Without omitting anything, return the records precisely as given.

• _ENTRIES SUPPLIED_:
------------

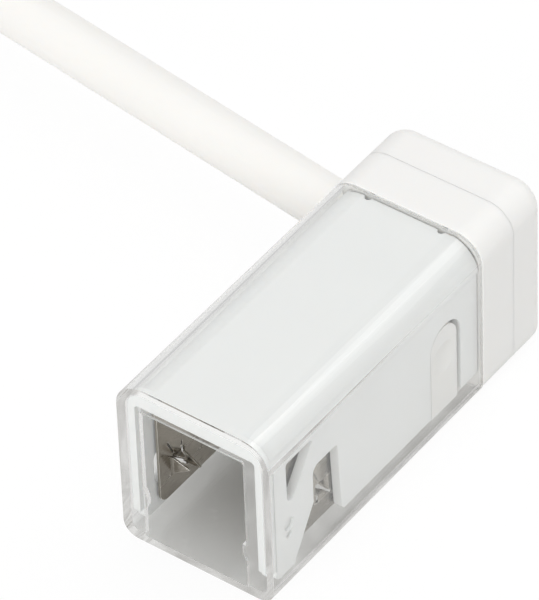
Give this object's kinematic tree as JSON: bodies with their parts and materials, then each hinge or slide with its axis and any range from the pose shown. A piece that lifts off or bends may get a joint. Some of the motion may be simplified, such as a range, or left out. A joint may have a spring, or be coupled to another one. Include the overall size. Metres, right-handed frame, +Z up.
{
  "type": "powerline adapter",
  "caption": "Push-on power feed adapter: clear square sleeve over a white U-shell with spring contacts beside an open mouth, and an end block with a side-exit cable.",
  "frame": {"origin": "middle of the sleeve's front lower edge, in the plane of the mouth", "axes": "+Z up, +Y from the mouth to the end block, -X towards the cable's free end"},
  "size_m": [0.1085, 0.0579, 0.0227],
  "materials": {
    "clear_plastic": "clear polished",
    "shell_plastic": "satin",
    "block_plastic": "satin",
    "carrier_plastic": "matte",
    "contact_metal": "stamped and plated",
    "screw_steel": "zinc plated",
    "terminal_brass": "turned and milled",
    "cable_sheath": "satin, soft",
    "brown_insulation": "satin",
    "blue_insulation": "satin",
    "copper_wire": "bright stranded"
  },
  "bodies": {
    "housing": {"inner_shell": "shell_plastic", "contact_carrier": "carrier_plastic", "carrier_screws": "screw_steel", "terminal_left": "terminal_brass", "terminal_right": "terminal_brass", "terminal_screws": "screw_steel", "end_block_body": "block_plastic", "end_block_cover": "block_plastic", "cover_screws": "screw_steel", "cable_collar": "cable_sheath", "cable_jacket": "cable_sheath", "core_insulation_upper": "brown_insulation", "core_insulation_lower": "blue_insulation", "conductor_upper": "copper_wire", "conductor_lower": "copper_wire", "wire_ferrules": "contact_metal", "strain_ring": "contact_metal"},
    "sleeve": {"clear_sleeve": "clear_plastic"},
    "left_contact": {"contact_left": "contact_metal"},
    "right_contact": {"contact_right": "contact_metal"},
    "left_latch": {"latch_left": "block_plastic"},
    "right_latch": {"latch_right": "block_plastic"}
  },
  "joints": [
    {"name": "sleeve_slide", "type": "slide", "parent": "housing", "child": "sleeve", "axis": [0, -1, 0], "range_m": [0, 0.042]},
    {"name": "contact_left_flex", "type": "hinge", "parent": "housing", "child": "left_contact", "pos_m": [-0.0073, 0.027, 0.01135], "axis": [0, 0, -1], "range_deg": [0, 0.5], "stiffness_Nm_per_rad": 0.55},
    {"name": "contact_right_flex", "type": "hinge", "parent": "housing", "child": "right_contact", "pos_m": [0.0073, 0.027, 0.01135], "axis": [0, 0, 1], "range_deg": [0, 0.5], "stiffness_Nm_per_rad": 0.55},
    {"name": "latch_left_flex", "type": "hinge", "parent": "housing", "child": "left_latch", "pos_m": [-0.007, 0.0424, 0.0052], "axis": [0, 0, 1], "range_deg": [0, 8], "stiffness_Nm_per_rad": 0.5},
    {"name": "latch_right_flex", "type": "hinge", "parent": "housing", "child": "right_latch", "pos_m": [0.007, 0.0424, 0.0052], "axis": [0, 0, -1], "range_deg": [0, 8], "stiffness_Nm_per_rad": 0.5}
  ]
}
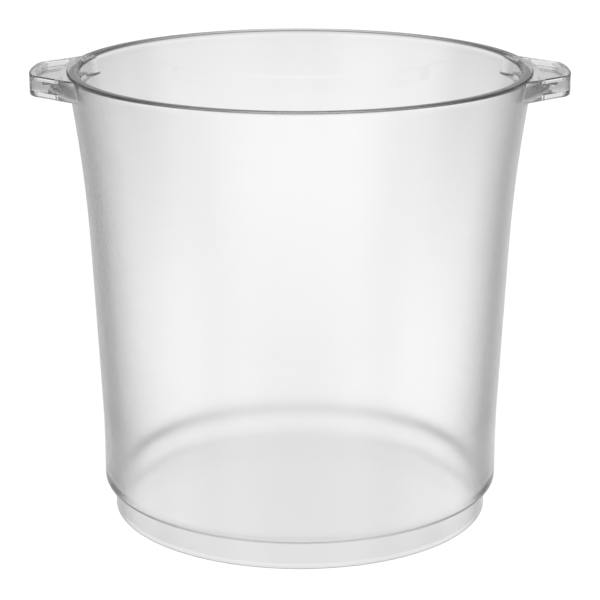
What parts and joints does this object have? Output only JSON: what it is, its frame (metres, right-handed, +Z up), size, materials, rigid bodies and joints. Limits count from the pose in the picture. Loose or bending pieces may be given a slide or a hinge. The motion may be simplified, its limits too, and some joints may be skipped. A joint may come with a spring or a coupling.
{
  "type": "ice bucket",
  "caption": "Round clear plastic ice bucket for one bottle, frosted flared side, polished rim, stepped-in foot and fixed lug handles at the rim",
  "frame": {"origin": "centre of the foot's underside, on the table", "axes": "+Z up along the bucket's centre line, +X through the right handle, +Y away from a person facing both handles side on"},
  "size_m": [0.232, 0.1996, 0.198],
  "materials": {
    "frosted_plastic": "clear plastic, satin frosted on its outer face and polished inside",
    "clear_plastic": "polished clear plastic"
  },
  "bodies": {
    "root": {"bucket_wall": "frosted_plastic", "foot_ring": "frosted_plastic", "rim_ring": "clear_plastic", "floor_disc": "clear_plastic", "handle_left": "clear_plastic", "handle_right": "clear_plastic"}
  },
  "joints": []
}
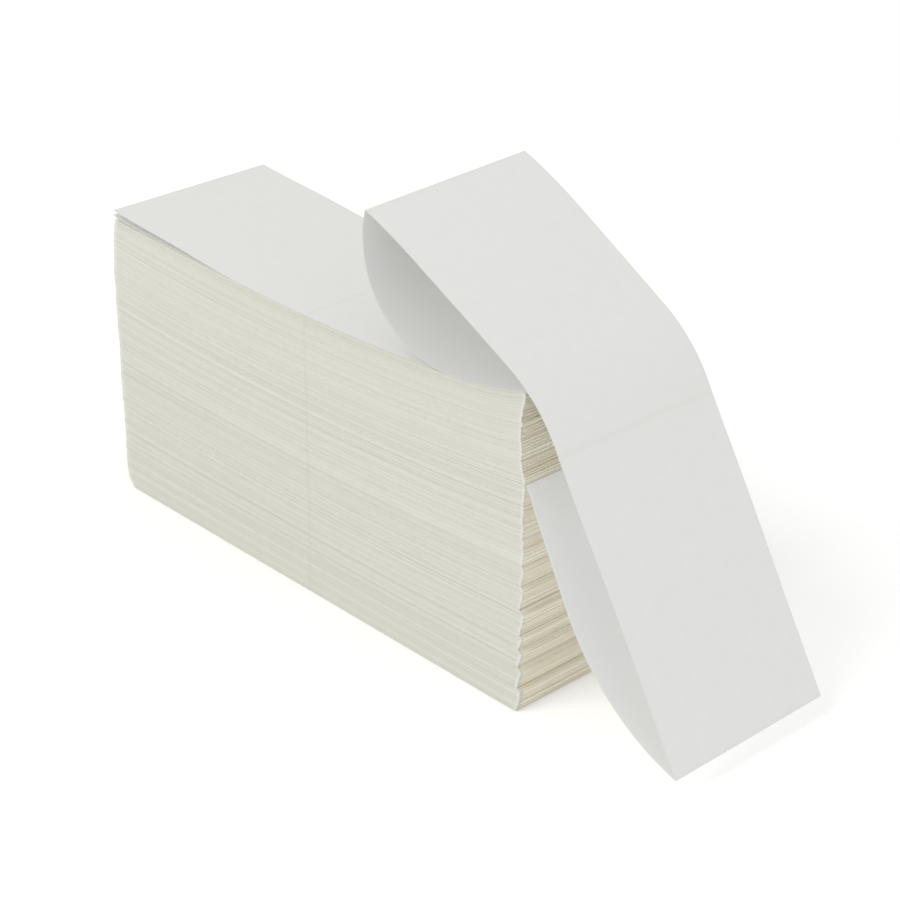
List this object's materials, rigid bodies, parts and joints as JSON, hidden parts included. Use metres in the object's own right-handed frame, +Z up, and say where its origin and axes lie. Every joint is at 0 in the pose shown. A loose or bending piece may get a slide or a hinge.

------------

• _THE OUTPUT_:
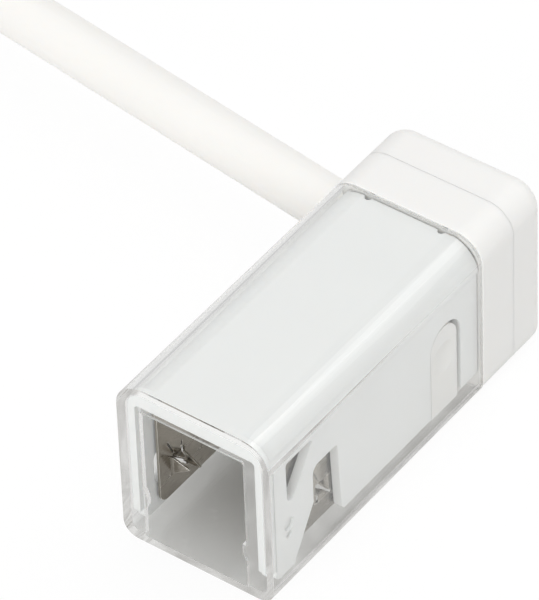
Give this object's kinematic tree as JSON: bodies with their parts and materials, then each hinge or slide with its axis and any range from the pose shown. A piece that lifts off or bends may get a joint. Some of the motion may be simplified, such as a range, or left out. A joint may have a spring, or be coupled to another one. Include the overall size. Metres, right-handed frame, +Z up.
{
  "type": "powerline adapter",
  "caption": "Push-on power feed adapter: clear square sleeve over a white U-shell with spring contacts beside an open mouth, and an end block with a side-exit cable.",
  "frame": {"origin": "middle of the sleeve's front lower edge, in the plane of the mouth", "axes": "+Z up, +Y from the mouth to the end block, -X towards the cable's free end"},
  "size_m": [0.1085, 0.0579, 0.0227],
  "materials": {
    "clear_plastic": "clear polished",
    "shell_plastic": "satin",
    "block_plastic": "satin",
    "carrier_plastic": "matte",
    "contact_metal": "stamped and plated",
    "screw_steel": "zinc plated",
    "terminal_brass": "turned and milled",
    "cable_sheath": "satin, soft",
    "brown_insulation": "satin",
    "blue_insulation": "satin",
    "copper_wire": "bright stranded"
  },
  "bodies": {
    "housing": {"inner_shell": "shell_plastic", "contact_carrier": "carrier_plastic", "carrier_screws": "screw_steel", "terminal_left": "terminal_brass", "terminal_right": "terminal_brass", "terminal_screws": "screw_steel", "end_block_body": "block_plastic", "end_block_cover": "block_plastic", "cover_screws": "screw_steel", "cable_collar": "cable_sheath", "cable_jacket": "cable_sheath", "core_insulation_upper": "brown_insulation", "core_insulation_lower": "blue_insulation", "conductor_upper": "copper_wire", "conductor_lower": "copper_wire", "wire_ferrules": "contact_metal", "strain_ring": "contact_metal"},
    "sleeve": {"clear_sleeve": "clear_plastic"},
    "left_contact": {"contact_left": "contact_metal"},
    "right_contact": {"contact_right": "contact_metal"},
    "left_latch": {"latch_left": "block_plastic"},
    "right_latch": {"latch_right": "block_plastic"}
  },
  "joints": [
    {"name": "sleeve_slide", "type": "slide", "parent": "housing", "child": "sleeve", "axis": [0, -1, 0], "range_m": [0, 0.042]},
    {"name": "contact_left_flex", "type": "hinge", "parent": "housing", "child": "left_contact", "pos_m": [-0.0073, 0.027, 0.01135], "axis": [0, 0, -1], "range_deg": [0, 0.5], "stiffness_Nm_per_rad": 0.55},
    {"name": "contact_right_flex", "type": "hinge", "parent": "housing", "child": "right_contact", "pos_m": [0.0073, 0.027, 0.01135], "axis": [0, 0, 1], "range_deg": [0, 0.5], "stiffness_Nm_per_rad": 0.55},
    {"name": "latch_left_flex", "type": "hinge", "parent": "housing", "child": "left_latch", "pos_m": [-0.007, 0.0424, 0.0052], "axis": [0, 0, 1], "range_deg": [0, 8], "stiffness_Nm_per_rad": 0.5},
    {"name": "latch_right_flex", "type": "hinge", "parent": "housing", "child": "right_latch", "pos_m": [0.007, 0.0424, 0.0052], "axis": [0, 0, -1], "range_deg": [0, 8], "stiffness_Nm_per_rad": 0.5}
  ]
}
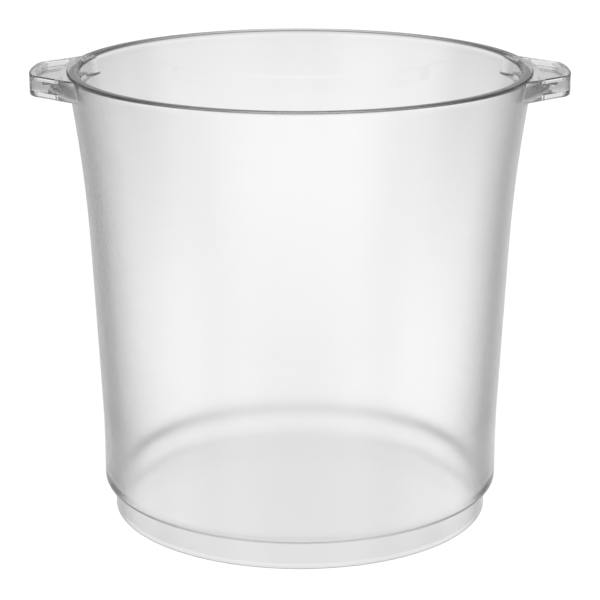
What parts and joints does this object have? Output only JSON: what it is, its frame (metres, right-handed, +Z up), size, materials, rigid bodies and joints. Limits count from the pose in the picture. Loose or bending pieces may be given a slide or a hinge. The motion may be simplified, its limits too, and some joints may be skipped. A joint may come with a spring or a coupling.
{
  "type": "ice bucket",
  "caption": "Round clear plastic ice bucket for one bottle, frosted flared side, polished rim, stepped-in foot and fixed lug handles at the rim",
  "frame": {"origin": "centre of the foot's underside, on the table", "axes": "+Z up along the bucket's centre line, +X through the right handle, +Y away from a person facing both handles side on"},
  "size_m": [0.232, 0.1996, 0.198],
  "materials": {
    "frosted_plastic": "clear plastic, satin frosted on its outer face and polished inside",
    "clear_plastic": "polished clear plastic"
  },
  "bodies": {
    "root": {"bucket_wall": "frosted_plastic", "foot_ring": "frosted_plastic", "rim_ring": "clear_plastic", "floor_disc": "clear_plastic", "handle_left": "clear_plastic", "handle_right": "clear_plastic"}
  },
  "joints": []
}
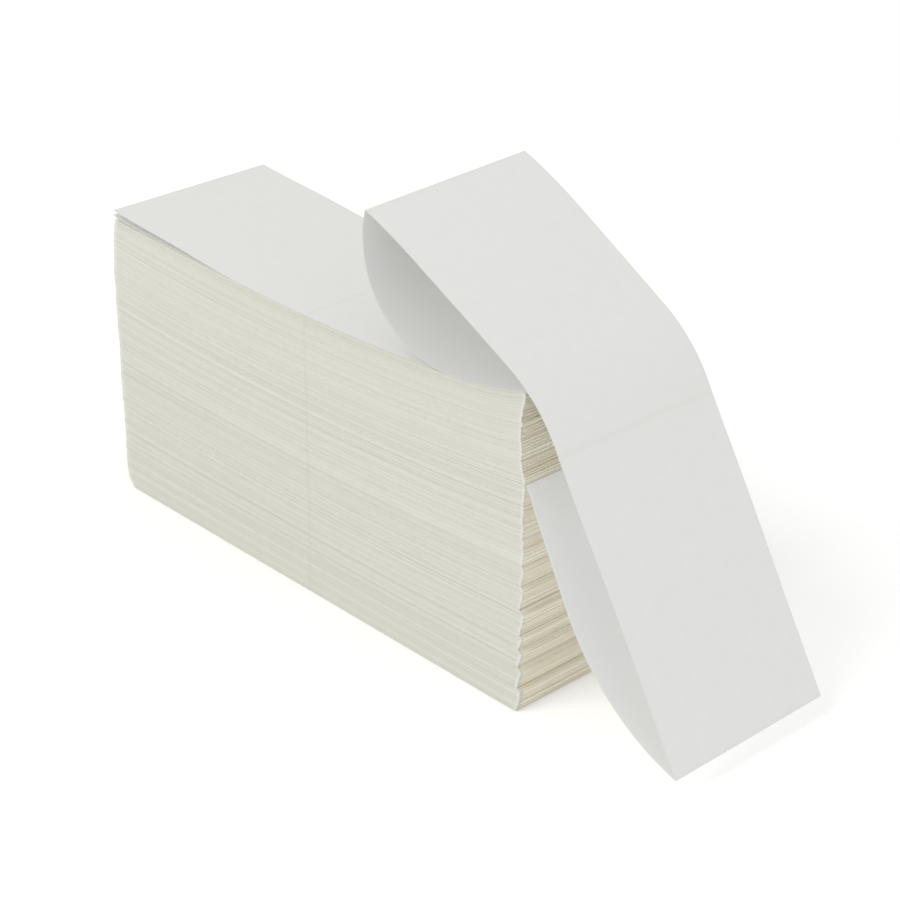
List this object's materials, rigid bodies, parts and joints as JSON, hidden parts included. Use metres in the object's own right-handed frame, +Z up, and say where its origin and axes lie. Every joint is at 0 in the pose shown. A loose or bending piece may get a slide or a hinge.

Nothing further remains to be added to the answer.